● **AVAILABLE DATA**

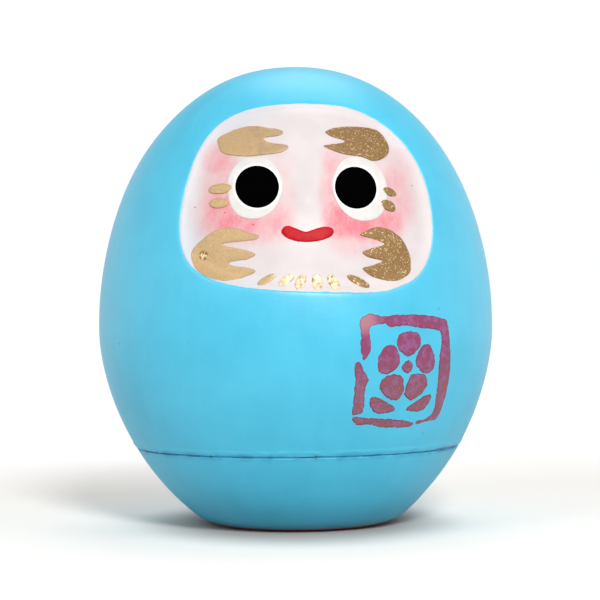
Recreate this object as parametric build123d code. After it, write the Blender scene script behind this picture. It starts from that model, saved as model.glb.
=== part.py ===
"""A daruma doll: a hollow papier-mache egg glued on a clay base weight.

The face lies in a shallow recess of the egg and is painted in layers, and a
square seal is stamped beside it. The frame is the doll's own: +Z is up, the
origin is the middle of its flat foot, and it faces -Y, so its left is at +X.
All sizes are in millimetres.
"""

import math
import os

from build123d import *

# The egg: two half curves of the superellipse kind, which meet at the widest ring.
HEIGHT = 90.0
WIDTH = 77.6
WIDEST_LEVEL = 38.0
CROWN_FULLNESS = 2.11  # 2 would be an ellipse, and more is fuller
FLANK_FULLNESS = 1.78
FLANK_DEPTH = 45.0  # the lower curve would end this far below the widest ring
FOOT_ROUNDING = 3.0
CURVE_STEPS = 8

# The shell, the base weight under it and the glue between them.
WALL = 1.8
JOINT_LEVEL = 15.3
GLUE_THICKNESS = 0.3
GLUE_SET_BACK = 0.35  # the glue stops this far inside the outer skin
SPIGOT_RADIUS = 28.2
SPIGOT_HEIGHT = 4.0
SPIGOT_WALL = 5.0
DISH_DEPTH = 5.5
STANDING = (Align.CENTER, Align.CENTER, Align.MIN)

# The face recess and its nose.
RECESS = 1.6
NOSE_LEVEL = 62.0
NOSE_HALF_WIDTH = 3.1
NOSE_HALF_HEIGHT = 4.2
NOSE_RISE = 1.2

# Paint, from the shell outwards.
GROUND_COAT = 0.20
COLOUR_COAT = 0.12
PUPIL_COAT = 0.12
INK_COAT = 0.08
REACH = 60.0  # how far the outlines are extruded, which is past the egg's front

FACE_OUTLINE = [
    (0.0, 80.8), (8.0, 80.2), (14.0, 77.8), (18.6, 73.9), (21.7, 69.0), (23.3, 63.5),
    (23.7, 57.0), (22.8, 52.2), (20.3, 48.3), (16.4, 46.3), (11.5, 45.3), (0.0, 45.5),
    (-9.0, 46.1), (-15.0, 47.1), (-19.4, 48.9), (-22.2, 52.0), (-23.2, 57.0), (-22.6, 62.5),
    (-21.2, 67.7), (-19.4, 72.2), (-16.4, 76.3), (-12.5, 78.9), (-7.5, 80.3),
]
EYE = (9.0, 64.75)
PUPIL_RADIUS = 3.95
EYE_WHITE_OUTLINE = [  # from the middle of the pupil, outer side positive
    (0.3, 5.9), (-2.5, 4.8), (-4.3, 1.5), (-4.1, -1.4), (-2.9, -4.0), (-0.9, -5.7),
    (1.4, -6.2), (4.0, -5.5), (5.6, -3.2), (6.0, 0.4), (5.2, 3.1), (3.2, 5.2),
]
BROW_LEFT_OUTLINE = [
    (3.5, 72.5), (4.9, 72.8), (6.3, 73.0), (7.3, 73.2), (7.6, 73.5), (7.0, 73.8),
    (5.5, 74.2), (4.4, 74.8), (4.1, 75.3), (5.6, 76.0), (8.6, 76.4), (11.8, 76.3),
    (14.2, 75.7), (15.5, 74.3), (16.2, 72.4), (15.7, 71.0), (14.2, 70.0), (12.4, 69.8),
    (10.6, 70.5), (8.1, 70.8), (6.0, 71.3), (4.6, 71.9),
]
BROW_RIGHT_OUTLINE = [
    (-3.0, 72.4), (-3.6, 72.8), (-5.0, 73.0), (-6.4, 73.3), (-7.3, 73.8), (-7.2, 74.2),
    (-5.8, 74.4), (-4.3, 74.7), (-3.8, 75.3), (-4.6, 75.8), (-6.4, 76.1), (-8.8, 76.6),
    (-11.4, 76.4), (-13.6, 75.6), (-15.7, 74.5), (-15.8, 73.2), (-15.1, 71.6), (-13.2, 71.0),
    (-10.6, 70.7), (-7.6, 70.9), (-5.0, 71.2), (-3.6, 71.7),
]
WHISKERS_LEFT_OUTLINE = [
    (9.5, 55.8), (11.1, 56.8), (13.0, 57.3), (15.1, 56.8), (17.1, 55.5), (18.5, 53.4),
    (19.1, 51.0), (18.9, 49.1), (17.6, 48.0), (15.9, 47.4), (13.6, 47.6), (11.4, 48.3),
    (9.8, 49.7), (11.4, 50.2), (12.9, 50.7), (13.5, 51.05), (12.8, 51.3), (11.0, 51.7),
    (9.8, 52.65), (11.5, 53.35), (13.3, 53.8), (14.0, 54.15), (13.4, 54.6), (11.6, 55.2),
]
WHISKERS_RIGHT_OUTLINE = [
    (-9.0, 55.9), (-10.9, 56.5), (-12.8, 57.2), (-14.8, 57.4), (-17.4, 56.6), (-19.4, 55.1),
    (-20.8, 53.6), (-21.1, 52.0), (-20.4, 50.1), (-18.6, 48.6), (-15.6, 47.8), (-13.2, 48.0),
    (-10.8, 48.7), (-9.7, 49.5), (-11.4, 50.1), (-13.4, 50.4), (-14.5, 50.9), (-13.4, 51.3),
    (-11.0, 51.6), (-9.6, 52.5), (-11.2, 53.2), (-13.6, 53.8), (-15.6, 54.3), (-14.4, 54.65),
    (-11.6, 54.9), (-9.5, 55.2),
]
MOUTH_OUTLINE = [
    (-4.9, 56.6), (-4.4, 57.4), (-3.5, 57.6), (-2.2, 57.1), (-0.6, 56.5), (0.7, 56.8),
    (1.6, 57.1), (3.1, 57.4), (4.3, 57.1), (4.6, 56.4), (4.1, 55.6), (2.4, 54.9),
    (0.2, 54.6), (-1.9, 54.7), (-3.6, 55.2), (-4.6, 55.9),
]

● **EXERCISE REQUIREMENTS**
Print only the lines that run from the start of the listing to the line bearing "REACH = 60.0"; please keep the first line and that last one, exactly as they appear.

● **SOLUTION TO THIS TASK**
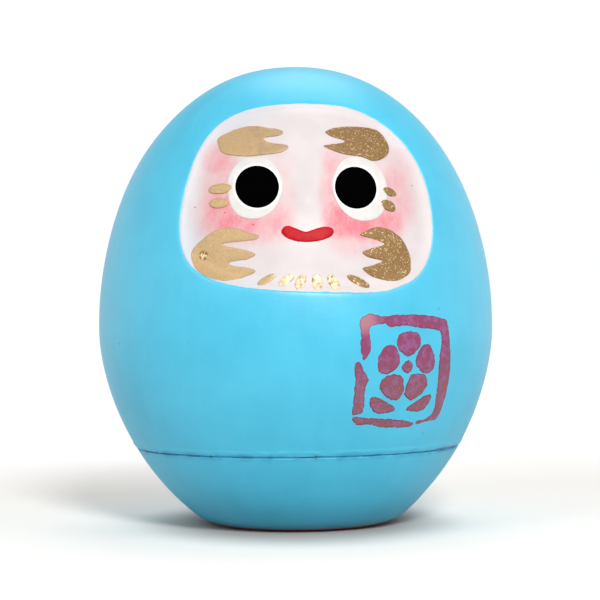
Recreate this object as parametric build123d code. After it, write the Blender scene script behind this picture. It starts from that model, saved as model.glb.
=== part.py ===
"""A daruma doll: a hollow papier-mache egg glued on a clay base weight.

The face lies in a shallow recess of the egg and is painted in layers, and a
square seal is stamped beside it. The frame is the doll's own: +Z is up, the
origin is the middle of its flat foot, and it faces -Y, so its left is at +X.
All sizes are in millimetres.
"""

import math
import os

from build123d import *

# The egg: two half curves of the superellipse kind, which meet at the widest ring.
HEIGHT = 90.0
WIDTH = 77.6
WIDEST_LEVEL = 38.0
CROWN_FULLNESS = 2.11  # 2 would be an ellipse, and more is fuller
FLANK_FULLNESS = 1.78
FLANK_DEPTH = 45.0  # the lower curve would end this far below the widest ring
FOOT_ROUNDING = 3.0
CURVE_STEPS = 8

# The shell, the base weight under it and the glue between them.
WALL = 1.8
JOINT_LEVEL = 15.3
GLUE_THICKNESS = 0.3
GLUE_SET_BACK = 0.35  # the glue stops this far inside the outer skin
SPIGOT_RADIUS = 28.2
SPIGOT_HEIGHT = 4.0
SPIGOT_WALL = 5.0
DISH_DEPTH = 5.5
STANDING = (Align.CENTER, Align.CENTER, Align.MIN)

# The face recess and its nose.
RECESS = 1.6
NOSE_LEVEL = 62.0
NOSE_HALF_WIDTH = 3.1
NOSE_HALF_HEIGHT = 4.2
NOSE_RISE = 1.2

# Paint, from the shell outwards.
GROUND_COAT = 0.20
COLOUR_COAT = 0.12
PUPIL_COAT = 0.12
INK_COAT = 0.08
REACH = 60.0  # how far the outlines are extruded, which is past the egg's front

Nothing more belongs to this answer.